Supplied data:
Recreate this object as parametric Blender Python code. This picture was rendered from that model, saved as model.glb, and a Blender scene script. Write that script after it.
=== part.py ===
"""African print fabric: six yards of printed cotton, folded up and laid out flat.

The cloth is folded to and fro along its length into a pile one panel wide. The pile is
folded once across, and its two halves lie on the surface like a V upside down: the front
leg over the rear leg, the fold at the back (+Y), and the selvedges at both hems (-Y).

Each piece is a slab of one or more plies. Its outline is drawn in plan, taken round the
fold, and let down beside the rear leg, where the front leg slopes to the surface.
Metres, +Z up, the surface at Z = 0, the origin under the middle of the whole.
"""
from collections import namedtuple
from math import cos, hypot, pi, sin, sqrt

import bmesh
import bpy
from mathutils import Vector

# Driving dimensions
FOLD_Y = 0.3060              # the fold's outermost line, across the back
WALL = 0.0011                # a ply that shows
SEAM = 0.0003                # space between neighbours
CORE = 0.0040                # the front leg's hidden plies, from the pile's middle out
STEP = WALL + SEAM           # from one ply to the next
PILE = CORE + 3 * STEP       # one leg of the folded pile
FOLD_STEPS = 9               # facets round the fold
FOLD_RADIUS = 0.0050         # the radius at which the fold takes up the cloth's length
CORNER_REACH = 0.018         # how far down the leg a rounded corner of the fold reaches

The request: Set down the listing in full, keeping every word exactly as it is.

Result for this exercise:
Recreate this object as parametric Blender Python code. This picture was rendered from that model, saved as model.glb, and a Blender scene script. Write that script after it.
=== part.py ===
"""African print fabric: six yards of printed cotton, folded up and laid out flat.

The cloth is folded to and fro along its length into a pile one panel wide. The pile is
folded once across, and its two halves lie on the surface like a V upside down: the front
leg over the rear leg, the fold at the back (+Y), and the selvedges at both hems (-Y).

Each piece is a slab of one or more plies. Its outline is drawn in plan, taken round the
fold, and let down beside the rear leg, where the front leg slopes to the surface.
Metres, +Z up, the surface at Z = 0, the origin under the middle of the whole.
"""
from collections import namedtuple
from math import cos, hypot, pi, sin, sqrt

import bmesh
import bpy
from mathutils import Vector

# Driving dimensions
FOLD_Y = 0.3060              # the fold's outermost line, across the back
WALL = 0.0011                # a ply that shows
SEAM = 0.0003                # space between neighbours
CORE = 0.0040                # the front leg's hidden plies, from the pile's middle out
STEP = WALL + SEAM           # from one ply to the next
PILE = CORE + 3 * STEP       # one leg of the folded pile
FOLD_STEPS = 9               # facets round the fold
FOLD_RADIUS = 0.0050         # the radius at which the fold takes up the cloth's length
CORNER_REACH = 0.018         # how far down the leg a rounded corner of the fold reaches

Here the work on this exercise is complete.